10. La cassation du chef du dispositif déclarant irrecevable la demande de M. [U] au titre de la répétition de l'indu de la part contributive à l'entretien et à l'éducation de l'enfant [F], n'emporte pas celle des chefs de dispositif de l'arrêt disant ne pas y avoir lieu à application de l'article 700 du code de procédure civile et statuant sur les dépens, justifiés par d'autres dispositions de l'arrêt non remises en cause.
Rectification d'erreur matérielle
Vu l'article 462 du code de procédure civile :
11. Une erreur matérielle a été commise dans la rédaction de l'arrêt attaqué, page 11, deux dernières lignes, en ce que celui-ci indique que le montant de la part contributive à l'entretien et à l'éducation des enfants mise à la charge de M. [U] a été évalué à hauteur de 570 euros, au lieu de 425 euros par mois et par enfant.
12. Il y a lieu, en application de l'article 462 du code de procédure civile, de réparer cette erreur.

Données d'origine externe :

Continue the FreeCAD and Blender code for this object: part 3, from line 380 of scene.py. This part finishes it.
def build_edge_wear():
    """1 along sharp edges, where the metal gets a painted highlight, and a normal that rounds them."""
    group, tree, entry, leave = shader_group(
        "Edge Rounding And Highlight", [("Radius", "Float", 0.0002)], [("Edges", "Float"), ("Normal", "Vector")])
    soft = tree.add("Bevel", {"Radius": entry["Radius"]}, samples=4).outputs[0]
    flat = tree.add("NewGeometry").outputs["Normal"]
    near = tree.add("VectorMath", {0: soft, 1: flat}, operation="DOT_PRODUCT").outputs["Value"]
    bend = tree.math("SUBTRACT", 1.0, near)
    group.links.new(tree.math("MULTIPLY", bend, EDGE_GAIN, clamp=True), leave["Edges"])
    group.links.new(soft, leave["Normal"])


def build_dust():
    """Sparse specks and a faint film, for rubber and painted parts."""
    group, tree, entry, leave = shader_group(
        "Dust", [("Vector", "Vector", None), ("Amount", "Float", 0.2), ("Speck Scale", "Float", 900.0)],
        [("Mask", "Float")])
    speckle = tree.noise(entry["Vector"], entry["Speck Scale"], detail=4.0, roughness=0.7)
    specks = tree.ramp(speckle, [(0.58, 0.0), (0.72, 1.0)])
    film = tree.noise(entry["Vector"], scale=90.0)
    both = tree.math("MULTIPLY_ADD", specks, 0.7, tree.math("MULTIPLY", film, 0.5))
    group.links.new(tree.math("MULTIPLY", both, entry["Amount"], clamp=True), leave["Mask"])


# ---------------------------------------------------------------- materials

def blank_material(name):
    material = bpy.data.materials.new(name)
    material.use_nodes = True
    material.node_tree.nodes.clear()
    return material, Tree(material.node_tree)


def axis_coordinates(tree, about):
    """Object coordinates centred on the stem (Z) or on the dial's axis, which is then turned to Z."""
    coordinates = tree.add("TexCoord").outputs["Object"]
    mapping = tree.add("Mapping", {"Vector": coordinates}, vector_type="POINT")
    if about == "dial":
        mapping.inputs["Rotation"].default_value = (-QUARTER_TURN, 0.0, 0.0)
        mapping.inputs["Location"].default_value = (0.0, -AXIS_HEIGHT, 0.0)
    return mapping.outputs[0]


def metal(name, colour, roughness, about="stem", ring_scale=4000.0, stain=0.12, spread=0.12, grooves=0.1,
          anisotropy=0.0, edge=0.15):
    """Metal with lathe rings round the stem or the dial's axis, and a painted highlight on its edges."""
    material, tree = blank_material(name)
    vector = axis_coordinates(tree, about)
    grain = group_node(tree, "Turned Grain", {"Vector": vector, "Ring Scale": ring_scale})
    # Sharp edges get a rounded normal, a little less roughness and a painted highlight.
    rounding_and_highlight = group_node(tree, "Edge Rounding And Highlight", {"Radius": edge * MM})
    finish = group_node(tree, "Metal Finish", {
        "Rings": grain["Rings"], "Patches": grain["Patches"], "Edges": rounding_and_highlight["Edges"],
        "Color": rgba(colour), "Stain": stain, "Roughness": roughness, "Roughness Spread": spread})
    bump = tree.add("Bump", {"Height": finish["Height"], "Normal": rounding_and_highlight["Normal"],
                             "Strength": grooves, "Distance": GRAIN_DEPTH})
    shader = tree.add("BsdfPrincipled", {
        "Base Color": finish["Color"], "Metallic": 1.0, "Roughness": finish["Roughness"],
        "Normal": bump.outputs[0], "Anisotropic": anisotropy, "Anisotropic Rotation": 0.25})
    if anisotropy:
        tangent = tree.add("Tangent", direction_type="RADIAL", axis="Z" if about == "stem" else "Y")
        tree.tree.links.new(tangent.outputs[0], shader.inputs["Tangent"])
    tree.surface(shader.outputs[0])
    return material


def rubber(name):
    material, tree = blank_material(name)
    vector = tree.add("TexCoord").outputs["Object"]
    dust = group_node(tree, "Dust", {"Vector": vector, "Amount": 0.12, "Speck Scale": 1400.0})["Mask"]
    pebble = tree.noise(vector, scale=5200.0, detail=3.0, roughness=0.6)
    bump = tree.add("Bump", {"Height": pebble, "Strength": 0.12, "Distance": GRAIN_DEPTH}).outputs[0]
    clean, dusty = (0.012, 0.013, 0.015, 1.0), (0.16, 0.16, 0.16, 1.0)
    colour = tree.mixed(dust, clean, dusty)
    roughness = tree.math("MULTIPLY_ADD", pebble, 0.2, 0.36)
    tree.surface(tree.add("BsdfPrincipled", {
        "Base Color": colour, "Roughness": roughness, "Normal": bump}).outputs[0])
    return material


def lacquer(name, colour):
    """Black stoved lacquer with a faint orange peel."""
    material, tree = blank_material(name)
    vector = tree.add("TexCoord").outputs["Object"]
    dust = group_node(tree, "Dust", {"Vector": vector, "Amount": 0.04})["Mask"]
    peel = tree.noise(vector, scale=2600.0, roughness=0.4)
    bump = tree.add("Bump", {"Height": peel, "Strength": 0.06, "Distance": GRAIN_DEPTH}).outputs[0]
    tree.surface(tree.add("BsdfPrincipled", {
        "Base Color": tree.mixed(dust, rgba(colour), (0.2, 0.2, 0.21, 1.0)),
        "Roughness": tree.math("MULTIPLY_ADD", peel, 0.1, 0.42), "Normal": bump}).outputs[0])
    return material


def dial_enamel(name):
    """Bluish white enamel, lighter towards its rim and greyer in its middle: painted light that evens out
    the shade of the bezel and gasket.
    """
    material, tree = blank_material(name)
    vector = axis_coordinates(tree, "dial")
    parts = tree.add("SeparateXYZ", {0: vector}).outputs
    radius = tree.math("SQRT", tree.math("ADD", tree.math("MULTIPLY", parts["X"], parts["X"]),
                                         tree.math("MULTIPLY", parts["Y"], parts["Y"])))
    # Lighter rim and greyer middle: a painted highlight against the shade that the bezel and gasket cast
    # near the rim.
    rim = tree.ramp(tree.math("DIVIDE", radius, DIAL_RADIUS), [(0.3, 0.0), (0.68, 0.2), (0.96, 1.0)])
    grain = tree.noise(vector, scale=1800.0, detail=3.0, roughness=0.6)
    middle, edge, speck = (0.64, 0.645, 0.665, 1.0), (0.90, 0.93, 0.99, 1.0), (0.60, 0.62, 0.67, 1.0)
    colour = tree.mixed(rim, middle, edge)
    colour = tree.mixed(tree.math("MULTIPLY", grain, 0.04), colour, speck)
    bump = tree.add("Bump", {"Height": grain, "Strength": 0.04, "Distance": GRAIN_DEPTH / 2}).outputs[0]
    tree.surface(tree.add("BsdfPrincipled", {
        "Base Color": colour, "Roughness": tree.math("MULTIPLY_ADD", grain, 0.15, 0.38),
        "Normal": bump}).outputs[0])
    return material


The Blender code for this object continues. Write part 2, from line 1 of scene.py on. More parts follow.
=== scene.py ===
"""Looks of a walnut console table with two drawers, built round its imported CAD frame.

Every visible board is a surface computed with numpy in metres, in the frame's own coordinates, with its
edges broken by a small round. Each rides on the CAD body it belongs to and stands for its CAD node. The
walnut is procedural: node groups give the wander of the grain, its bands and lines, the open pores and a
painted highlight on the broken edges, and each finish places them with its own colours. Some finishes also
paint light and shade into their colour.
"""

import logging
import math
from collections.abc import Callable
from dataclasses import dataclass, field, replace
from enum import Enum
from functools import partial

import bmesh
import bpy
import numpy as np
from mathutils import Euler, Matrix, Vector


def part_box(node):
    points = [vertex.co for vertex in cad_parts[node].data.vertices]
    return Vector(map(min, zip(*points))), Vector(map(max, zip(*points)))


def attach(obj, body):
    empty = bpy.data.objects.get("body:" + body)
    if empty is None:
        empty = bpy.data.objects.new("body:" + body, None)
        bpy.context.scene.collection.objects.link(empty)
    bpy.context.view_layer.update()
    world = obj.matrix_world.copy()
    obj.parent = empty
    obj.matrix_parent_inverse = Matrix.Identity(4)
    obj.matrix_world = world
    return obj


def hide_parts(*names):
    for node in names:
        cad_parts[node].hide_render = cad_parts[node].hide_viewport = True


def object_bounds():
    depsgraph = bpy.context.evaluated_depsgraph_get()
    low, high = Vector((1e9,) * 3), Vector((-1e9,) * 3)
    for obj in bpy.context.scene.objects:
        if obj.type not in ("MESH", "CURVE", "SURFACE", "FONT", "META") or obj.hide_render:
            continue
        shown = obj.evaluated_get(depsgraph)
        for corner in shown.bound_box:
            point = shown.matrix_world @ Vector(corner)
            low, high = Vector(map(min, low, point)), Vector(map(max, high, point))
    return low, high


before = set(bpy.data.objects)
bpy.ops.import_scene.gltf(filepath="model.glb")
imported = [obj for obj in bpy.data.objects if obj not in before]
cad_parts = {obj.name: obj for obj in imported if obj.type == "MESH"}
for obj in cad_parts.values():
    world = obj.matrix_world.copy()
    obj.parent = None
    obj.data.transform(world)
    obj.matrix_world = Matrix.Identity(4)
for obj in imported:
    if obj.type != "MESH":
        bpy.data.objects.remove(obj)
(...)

PAR CES MOTIFS, et sans qu'il y ait lieu de statuer sur le dernier grief, la Cour :
CASSE ET ANNULE, par voie de retranchement, mais seulement en ce qu'il déclare irrecevable la demande de M. [U] au titre de la répétition de l'indu de la part contributive à l'entretien et à l'éducation de l'enfant [F], l'arrêt rendu le 12 mai 2022, entre les parties, par la cour d'appel de Rouen ;
DIT n'y avoir lieu à renvoi ;
RECTIFIE l'arrêt rendu le 12 mai 2022 par la cour d'appel de Rouen (n° RG : 20/04088), en ce sens que le chiffre : « 570 euros » est remplacé, page 11, deux dernières lignes, par : « 425 euros par mois et par enfant » ;
DIT que les dépens seront supportés par moitié par chacune des parties ;
En application de l'article 700 du code de procédure civile, rejette les demandes.
Dit que sur les diligences du procureur général près la Cour de cassation, le présent arrêt sera transmis pour être transcrit en marge ou à la suite de l'arrêt cassé ;
Ainsi fait et jugé par la Cour de cassation, première chambre civile, et prononcé par le président en son audience publique du onze septembre deux mille vingt-quatre.